→ **What you have to do**: Output each line of the material exactly as it stands.

Start of Dataset content

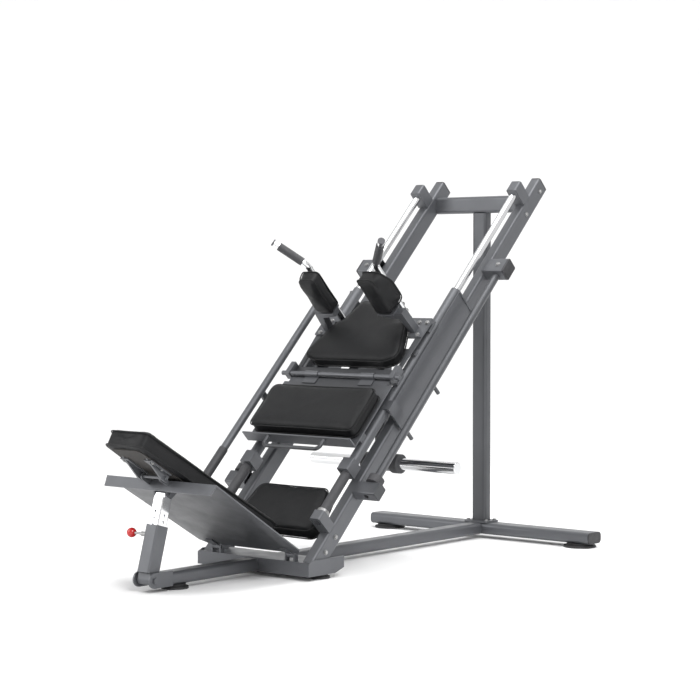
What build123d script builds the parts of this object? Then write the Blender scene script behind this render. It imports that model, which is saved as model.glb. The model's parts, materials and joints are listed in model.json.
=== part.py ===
"""Plate-loaded hack squat and leg press machine, millimetres, +Z up.

Row frame: +X is the machine's right, +Y runs from the foot plate to the rear
upright, Z = 0 is the floor, and the origin is the bottom centre of the whole
machine.  The two rails lean back at RAIL_ANGLE, so most parts are described in
the rail frame: x across the machine, s up the slope and h square to the slope,
with h = 0 on the rails' upper faces.  The head end of the backrest is described
in the plate frame: x across, f up the foot plate and n square to it.
"""
from build123d import *
import math
import os

# ---------------------------------------------------------------- rail frame
RAIL_ANGLE = 45.0
RAIL_FOOT_Y = -472.9
RAIL_FOOT_Z = 29.5

# ---------------------------------------------------------------- floor frame
FOOT_HEIGHT = 18.0
REAR_BAR_LENGTH = 1200.0
REAR_BAR_DEPTH = 100.0
BEAM_HEIGHT = 50.0
BEAM_WIDTH = 75.0
BEAM_CORNER = 14.0
REAR_BAR_CORNER = 18.0
TUBE_WALL = 3.0
UPRIGHT_Y = 1065.1
UPRIGHT_WIDTH = 75.0
UPRIGHT_DEPTH = 50.0
FLANGE = 8.0
HEAD_BEAM_HEIGHT = 75.0
HEAD_BEAM_TOP = 1527.0
BASE_FRONT_Y = -452.9
BASE_DEPTH = 156.0
BASE_TOP = 72.0
BASE_PLATE = 6.0
BASE_PLATE_REACH = 54.0
REAR_FOOT_X = 528.0
REAR_FOOT_RADIUS = 70.0
BASE_FOOT_X = 250.0
BASE_FOOT_RADIUS = 42.0
FRONT_FOOT_Y = -877.9
FRONT_FOOT_RADIUS = 52.0

# ---------------------------------------------------------------- rails and rods
RAIL_X = 265.0
RAIL_WIDTH = 50.0
RAIL_DEPTH = 75.0
RAIL_TOP_S = 2217.0
RAIL_CORNER = 10.0
RAIL_CAP = 8.0
RAIL_BOLTS = ((2181.0, -41.0), (2036.0, -41.0), (141.0, -37.0), (221.0, -41.0))
ROD_RADIUS = 16.0
ROD_HEIGHT = 60.0
ROD_LOW_S = 207.0
ROD_TOP_S = 2105.0
TOP_BLOCK_LENGTH = 55.0
TOP_BLOCK_HEIGHT = 92.0
ROD_BLOCK_WIDTH = 52.0
LOW_BLOCK_LENGTH = 44.0
LOW_BLOCK_HEIGHT = 86.0
RUNNING_GAP = 0.05
SOFT_GAP = 0.4

# ---------------------------------------------------------------- lock bars
LOCK_X = RAIL_X + 88.0
LOCK_H = -12.0
LOCK_RADIUS = 16.0
LOCK_JOURNAL_RADIUS = 10.0
STUB_REACH = 102.0
STUB_WALL = 4.0
STUB_CORNER = 7.0
UPPER_STUB_S = 1627.0
UPPER_STUB_LENGTH = 75.0
UPPER_STUB_HEIGHT = 60.0
UPPER_STUB_H = -10.0
LOWER_STUB_S = 408.0
LOWER_STUB_LENGTH = 62.0
LOWER_STUB_HEIGHT = 48.0
LOWER_STUB_H = -16.0
STUB_CAP = 10.0
BUMPER_LENGTH = 32.0
BUMPER_RADIUS = 33.0
PEG_RADIUS = 8.0
PEG_REACH = 54.0
PEG_POSITIONS = (757.0, 1005.0)
HANDLE_BAR_RISE = 154.0
HANDLE_BAR_LOW_S = 330.0
HANDLE_BAR_TOP_S = 1375.0
HANDLE_LINKS = (790.0, 1320.0)
HANDLE_GRIP_TOP_S = 470.0
GUARD = 6.0
GUARD_S = (838.0, 1454.0)
GUARD_H = (-63.0, 70.0)
GUARD_RIM = 8.0
GUARD_RIM_REACH = 4.0
GUARD_CLEARANCE = 1.5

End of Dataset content

→ **Result of the task**:
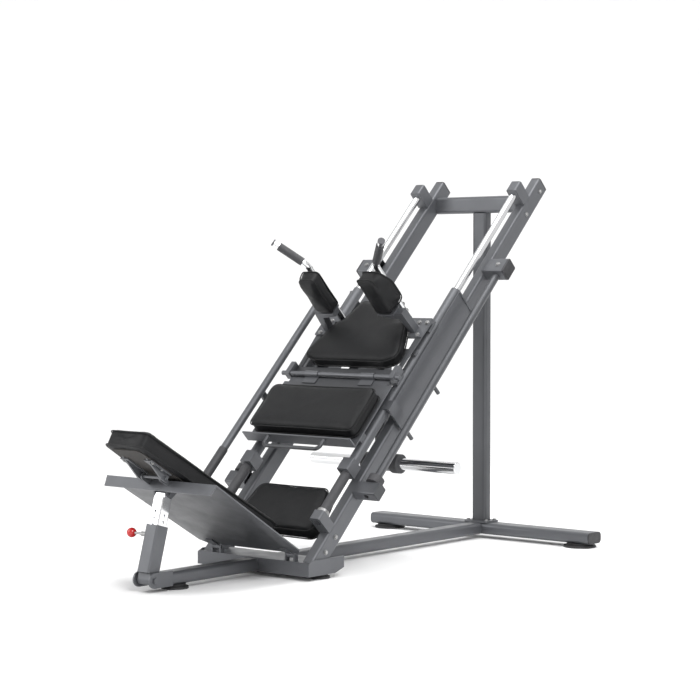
What build123d script builds the parts of this object? Then write the Blender scene script behind this render. It imports that model, which is saved as model.glb. The model's parts, materials and joints are listed in model.json.
=== part.py ===
"""Plate-loaded hack squat and leg press machine, millimetres, +Z up.

Row frame: +X is the machine's right, +Y runs from the foot plate to the rear
upright, Z = 0 is the floor, and the origin is the bottom centre of the whole
machine.  The two rails lean back at RAIL_ANGLE, so most parts are described in
the rail frame: x across the machine, s up the slope and h square to the slope,
with h = 0 on the rails' upper faces.  The head end of the backrest is described
in the plate frame: x across, f up the foot plate and n square to it.
"""
from build123d import *
import math
import os

# ---------------------------------------------------------------- rail frame
RAIL_ANGLE = 45.0
RAIL_FOOT_Y = -472.9
RAIL_FOOT_Z = 29.5

# ---------------------------------------------------------------- floor frame
FOOT_HEIGHT = 18.0
REAR_BAR_LENGTH = 1200.0
REAR_BAR_DEPTH = 100.0
BEAM_HEIGHT = 50.0
BEAM_WIDTH = 75.0
BEAM_CORNER = 14.0
REAR_BAR_CORNER = 18.0
TUBE_WALL = 3.0
UPRIGHT_Y = 1065.1
UPRIGHT_WIDTH = 75.0
UPRIGHT_DEPTH = 50.0
FLANGE = 8.0
HEAD_BEAM_HEIGHT = 75.0
HEAD_BEAM_TOP = 1527.0
BASE_FRONT_Y = -452.9
BASE_DEPTH = 156.0
BASE_TOP = 72.0
BASE_PLATE = 6.0
BASE_PLATE_REACH = 54.0
REAR_FOOT_X = 528.0
REAR_FOOT_RADIUS = 70.0
BASE_FOOT_X = 250.0
BASE_FOOT_RADIUS = 42.0
FRONT_FOOT_Y = -877.9
FRONT_FOOT_RADIUS = 52.0

# ---------------------------------------------------------------- rails and rods
RAIL_X = 265.0
RAIL_WIDTH = 50.0
RAIL_DEPTH = 75.0
RAIL_TOP_S = 2217.0
RAIL_CORNER = 10.0
RAIL_CAP = 8.0
RAIL_BOLTS = ((2181.0, -41.0), (2036.0, -41.0), (141.0, -37.0), (221.0, -41.0))
ROD_RADIUS = 16.0
ROD_HEIGHT = 60.0
ROD_LOW_S = 207.0
ROD_TOP_S = 2105.0
TOP_BLOCK_LENGTH = 55.0
TOP_BLOCK_HEIGHT = 92.0
ROD_BLOCK_WIDTH = 52.0
LOW_BLOCK_LENGTH = 44.0
LOW_BLOCK_HEIGHT = 86.0
RUNNING_GAP = 0.05
SOFT_GAP = 0.4

# ---------------------------------------------------------------- lock bars
LOCK_X = RAIL_X + 88.0
LOCK_H = -12.0
LOCK_RADIUS = 16.0
LOCK_JOURNAL_RADIUS = 10.0
STUB_REACH = 102.0
STUB_WALL = 4.0
STUB_CORNER = 7.0
UPPER_STUB_S = 1627.0
UPPER_STUB_LENGTH = 75.0
UPPER_STUB_HEIGHT = 60.0
UPPER_STUB_H = -10.0
LOWER_STUB_S = 408.0
LOWER_STUB_LENGTH = 62.0
LOWER_STUB_HEIGHT = 48.0
LOWER_STUB_H = -16.0
STUB_CAP = 10.0
BUMPER_LENGTH = 32.0
BUMPER_RADIUS = 33.0
PEG_RADIUS = 8.0
PEG_REACH = 54.0
PEG_POSITIONS = (757.0, 1005.0)
HANDLE_BAR_RISE = 154.0
HANDLE_BAR_LOW_S = 330.0
HANDLE_BAR_TOP_S = 1375.0
HANDLE_LINKS = (790.0, 1320.0)
HANDLE_GRIP_TOP_S = 470.0
GUARD = 6.0
GUARD_S = (838.0, 1454.0)
GUARD_H = (-63.0, 70.0)
GUARD_RIM = 8.0
GUARD_RIM_REACH = 4.0
GUARD_CLEARANCE = 1.5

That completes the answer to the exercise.